Unfortunately, it’s not a permanent prize, as lost scholarships are all too common among students fighting for every dollar of financial aid.

To keep your scholarships and grants safe, let’s review the following information:

5 reasons for a lost scholarship

Here are five ways you might be at risk of a lost scholarship, plus how to make up for it:

1. Your one-time award isn’t renewable
2. You fail to maintain the scholarship’s eligibility criteria
3. Your Expected Family Contribution increases
4. You apply scholarship money toward ineligible expenses
5. You underperform or suffer an injury (for athletic scholarships)

1. Your one-time award isn’t renewable

Most scholarships awarded by private companies, foundations and other organizations are one-time awards: They offer only enough funding for your next semester or perhaps your next year of school.

And although some of these scholarships come with long-term benefits, the financial aspect of them is finite. Your lost scholarship could simply be an expired one.

If this could be the case for any of your current awards, follow up with the scholarship providers to ask about your eligibility for future awards. You might be able to reapply to avoid a lost scholarship in this scenario.

2. You fail to maintain the scholarship’s eligibility criteria

Regardless of whether your lost scholarship is renewable or not, you often have to maintain the eligibility standards you met as an applicant.

Say you scored a scholarship for women returning to school. Dropping below half-time enrollment, whether to care for family or simply take a break, could put the award in jeopardy.

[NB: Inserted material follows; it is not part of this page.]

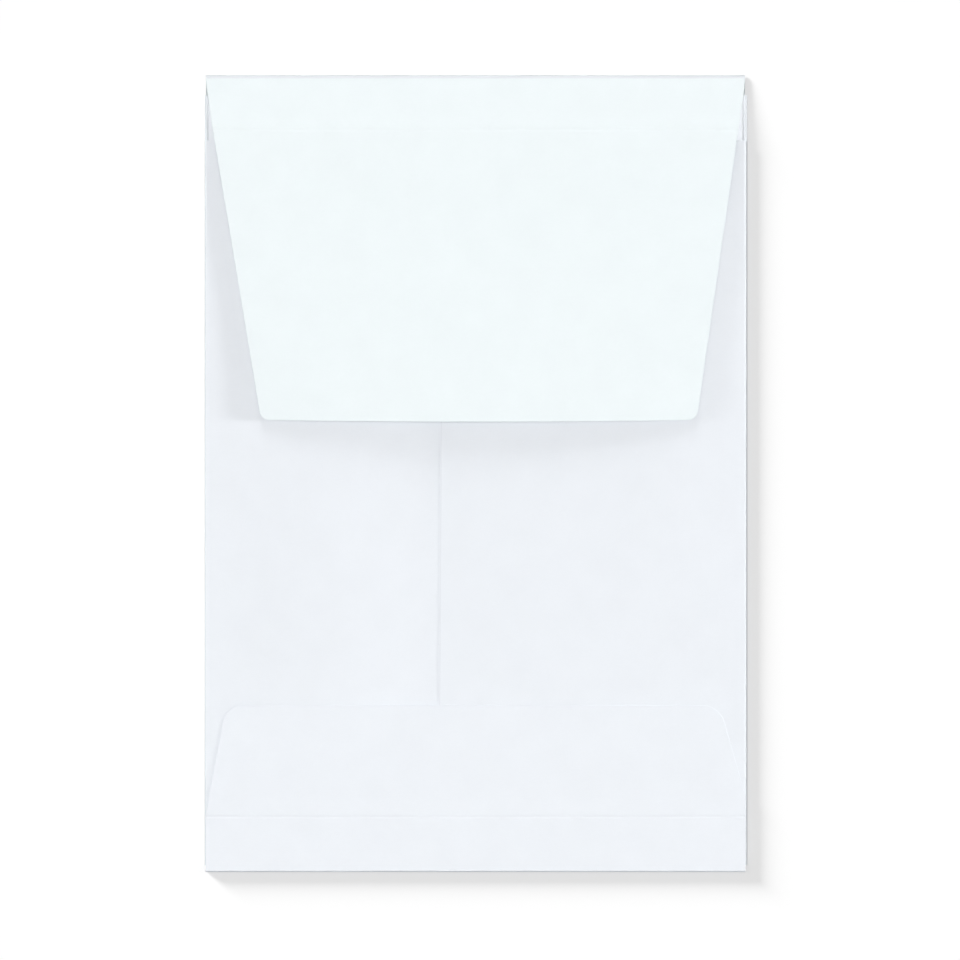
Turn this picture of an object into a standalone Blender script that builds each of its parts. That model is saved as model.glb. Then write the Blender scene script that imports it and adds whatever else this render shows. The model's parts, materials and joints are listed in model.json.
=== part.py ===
"""Gusset envelope: a white paper pocket envelope with side gussets, in metres, +Z up.

It lies on its front with the flap closed. X runs across it, +Y points to the top fold, and z = 0 is
the outer face of the front panel. Every panel between two creases is an object of its own, and hangs
on an empty that lies on the axis of the crease it turns about.
"""
import bmesh
import bpy
from math import atan2, cos, pi, sin, sqrt, tan
from mathutils import Vector

# Paper and the air between its folded layers
PAPER = 0.0002
LAYER_GAP = 0.0003
CREASE_SLIT = 0.0003
GLUE = 0.0001

# The closed envelope, over its folded edges
WIDTH = 0.1200
HEIGHT = 0.1763
GUSSET_WIDTH = 0.0120
THROAT_DEPTH = 0.0140

# The centre seam of the back, measured from the middle of the envelope
SEAM_X = -0.00766
SEAM_LEAN = 0.0064
SEAM_OVERLAP = 0.0100
SEAM_RAMP = 0.0007
SEAM_GLUE_MARGIN = 0.0010

# The bottom flap, measured from the bottom crease and from the side edges
BOTTOM_FLAP_REACH = 0.0247
BOTTOM_FLAP_LEFT_INSET = 0.0046
BOTTOM_FLAP_RIGHT_INSET = 0.0058
BOTTOM_FLAP_RIGHT_SHOULDER = 0.0044
BOTTOM_FLAP_CORNER_RADIUS = 0.0036
BOTTOM_GLUE_MARGIN = 0.0030
STRIP_GLUE_MARGIN = 0.0015

# The top flap, measured from the top fold
FLAP_LENGTH = 0.0763
FLAP_SCORE = 0.0115
FLAP_SHOULDER = 0.0028
FLAP_SHOULDER_INSET = 0.0003
FLAP_END_WIDTH = 0.0966
FLAP_CORNER_RADIUS = 0.0018
FLAP_END_BOW = 0.0004
FLAP_END_DRIFT = 0.0006
FLAP_END_LIFT = 0.0013
GUM_WIDTH = 0.0100
GUM_END_MARGIN = 0.0050
GUM_SIDE_MARGIN = 0.0080

# Room for the corner folds that pass each other as the envelope opens
GUSSET_FOOT_ROOM = 0.0018
INNER_TUCK_ROOM = 0.0012

# Steps in the curved parts
BEND_STEPS = 6
CORNER_STEPS = 6
FLAP_COLUMNS = 17
FLAP_ROWS = 11

# Colours as linear red, green and blue, and how matt each finish is
OUTER_PAPER = (0.89, 0.94, 0.97)
BACK_PAPER = (0.86, 0.90, 0.94)
INNER_PAPER = (0.84, 0.87, 0.91)
DRY_GLUE = (0.80, 0.80, 0.76)
FLAP_GUM = (0.82, 0.82, 0.74)
PAPER_ROUGHNESS = 0.75
GLUE_ROUGHNESS = 0.35

# Lines and levels that follow from the sizes. A folded edge bends round its axis, which lies inside it.
HALF_SLIT = CREASE_SLIT / 2
HALF_GAP = LAYER_GAP / 2
FOLD_BEND = PAPER + HALF_GAP
SIDE = WIDTH / 2 - FOLD_BEND
TOP_FOLD = (HEIGHT - FOLD_BEND) / 2
BOTTOM_EDGE = -TOP_FOLD
BOTTOM_CREASE = BOTTOM_EDGE + GUSSET_WIDTH
THROAT = TOP_FOLD - THROAT_DEPTH
SCORE_LINE = TOP_FOLD - FLAP_SCORE
LAYER_RISE = PAPER + LAYER_GAP
FRONT, GUSSET_FRONT, GUSSET_BACK, BACK, FLAP = (layer * LAYER_RISE for layer in range(5))
MIDDLE = GUSSET_BACK - HALF_GAP
FRONT_BEND_RADIUS = MIDDLE - HALF_GAP
BACK_BEND_RADIUS = FLAP + PAPER - MIDDLE - HALF_GAP
BEND_START = BOTTOM_EDGE + BACK_BEND_RADIUS
TONGUE = BACK - LAYER_RISE
TONGUE_ROOM = 2 * LAYER_RISE
GLUE_LIFT = (LAYER_GAP - GLUE) / 2
FLAP_RISE = atan2(FLAP - GUSSET_FRONT, FLAP_SCORE)


def clear_scene():
    """Start from an empty file."""
    for item in list(bpy.data.objects):
        bpy.data.objects.remove(item, do_unlink=True)


def finish(name, colour, roughness):
    """Make one Principled material."""
    material = bpy.data.materials.new(name)
    material.use_nodes = True
    shader = material.node_tree.nodes["Principled BSDF"]
    shader.inputs["Base Color"].default_value = (*colour, 1.0)
    shader.inputs["Roughness"].default_value = roughness
    shader.inputs["Metallic"].default_value = 0.0
    return material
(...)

Depending on the rules of your lost scholarship, you could also lose funding if you:

  • Switch schools, as some scholarships and grants from your state require you to attend a certain type of school (or even a specific university)
  • Fail to reapply or recertify your eligibility before a deadline
  • Aren’t able to maintain your grades, as a certain grade point average is sometimes required
  • Change majors, or fail to enroll in a specific major area of study
  • Drop below full-time or half-time enrollment (or enter academic probation)
  • Don’t fulfill a service requirement tied to the scholarship

3. Your Expected Family Contribution increases

Need-based scholarships often rely on the Expected Family Contribution (EFC), as listed on your Free Application for Federal Student Aid (FAFSA), to verify your level of financial need. When your EFC rises, your level of need falls — and, boom, you could have a lost scholarship on your hands.

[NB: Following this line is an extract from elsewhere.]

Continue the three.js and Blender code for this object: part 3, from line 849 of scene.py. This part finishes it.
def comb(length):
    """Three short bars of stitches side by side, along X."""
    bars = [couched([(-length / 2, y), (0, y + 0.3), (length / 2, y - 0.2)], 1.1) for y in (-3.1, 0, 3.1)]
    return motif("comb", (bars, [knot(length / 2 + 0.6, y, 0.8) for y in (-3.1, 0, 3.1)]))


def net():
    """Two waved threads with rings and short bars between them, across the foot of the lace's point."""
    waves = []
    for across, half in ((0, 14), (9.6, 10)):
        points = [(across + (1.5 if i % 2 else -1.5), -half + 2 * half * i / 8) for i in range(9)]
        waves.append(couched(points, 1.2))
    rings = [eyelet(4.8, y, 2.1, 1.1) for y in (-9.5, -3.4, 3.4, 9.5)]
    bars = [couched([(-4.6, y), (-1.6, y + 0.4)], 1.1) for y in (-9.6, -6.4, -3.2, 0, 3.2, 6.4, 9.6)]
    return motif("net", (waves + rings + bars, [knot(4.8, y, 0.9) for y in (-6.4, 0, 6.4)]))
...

This might come as a surprise on your next financial aid award letter: It’s possible that the grant you were awarded as a freshman, for example, is replaced by a federal loan as you enter your sophomore year. This turn of events could happen to you if your EFC jumps.

Why might your EFC change?

  • Income increases. Perhaps a parent experienced a financial windfall that boosts their earnings.
  • Size decreases. Maybe your older sibling left school, lessening your parents’ overall college costs.

Fortunately, there are ways to pay for college if your EFC seems unaffordable and results in a lost scholarship. You might start by negotiating your financial aid package.

4. You apply scholarship money toward ineligible expenses

When receiving a scholarship check made out to you — or a tuition refund from your school — those funds come with responsibility. You could decide whether to apply the money toward tuition, room and board or something else.

But it’s ultimately up to the scholarship provider to set the ground rules and monitor whether you follow them. It may be unlikely that your donor tracks whether you spend your scholarship on new or used textbooks — or to book a vacation. Still, violating the rules of the award could potentially result in a permanent loss of a scholarship.

5. You underperform or suffer an injury (for athletic scholarships)

Scoring a sports scholarship is no easy feat — holding on to one could be just as tricky.

After all, scholarships for athletics are often non-renewable. Your coach could decide to let your scholarship lapse if you:

  • Can’t compete due to injury
  • Aren’t performing at a satisfactory level
  • Don’t live up to other conditions, such as maintaining high marks in the classroom
Also check out:
Which Sport Is Easiest to Get a Scholarship For?

How to replace a lost scholarship or federal financial aid

Federal financial aid in particular comes with certain conditions. Being convicted of a drug offense, defaulting on your student loans or failing to show academic progress — these are just some of the ways you could lose access to grants awarded by the government.

But no matter what sources of gift aid you might have to yield — whether they’re lost scholarships or grants — there are actionable steps you can take to replace them. These include:

  • Contacting the scholarship organizer. If you forfeited financial aid or lost a scholarship because your grades dropped, try explaining your way out of disqualification. Maybe you have extenuating circumstances, for example, and could find an empathetic set of ears. Consider sharing any proof or evidence you can use to retrieve that lost scholarship.
  • Visiting your school’s financial aid office. Detailing the situation to your campus representative might also lead you to a solution, particularly if your lost scholarship was awarded by the school. Your aid office might have an appeals process. Otherwise, they should be able to direct you to other opportunities.
  • Applying for more gift aid. If you were able to win a scholarship or grant in the first place, you should be able to secure another. While applying, pay closer attention to eligibility and compliance requirements that could prove troublesome to reach or maintain. In addition, consider sources of scholarships you might have missed the first time around.
  • Reviewing federal and private student loan options. Hopefully, you won’t have to replace a lost scholarship with a loan that must be repaid. But that’s why student loans exist — as a last resort to help you afford your cost of attendance and stay on track for your degree. Before signing anything, compare your federal and private borrowing options.

Winning always comes with the risk of losing, even in the world of private scholarships and public grants for college. To ensure you never suffer a lost scholarship, keep your award requirements top of mind.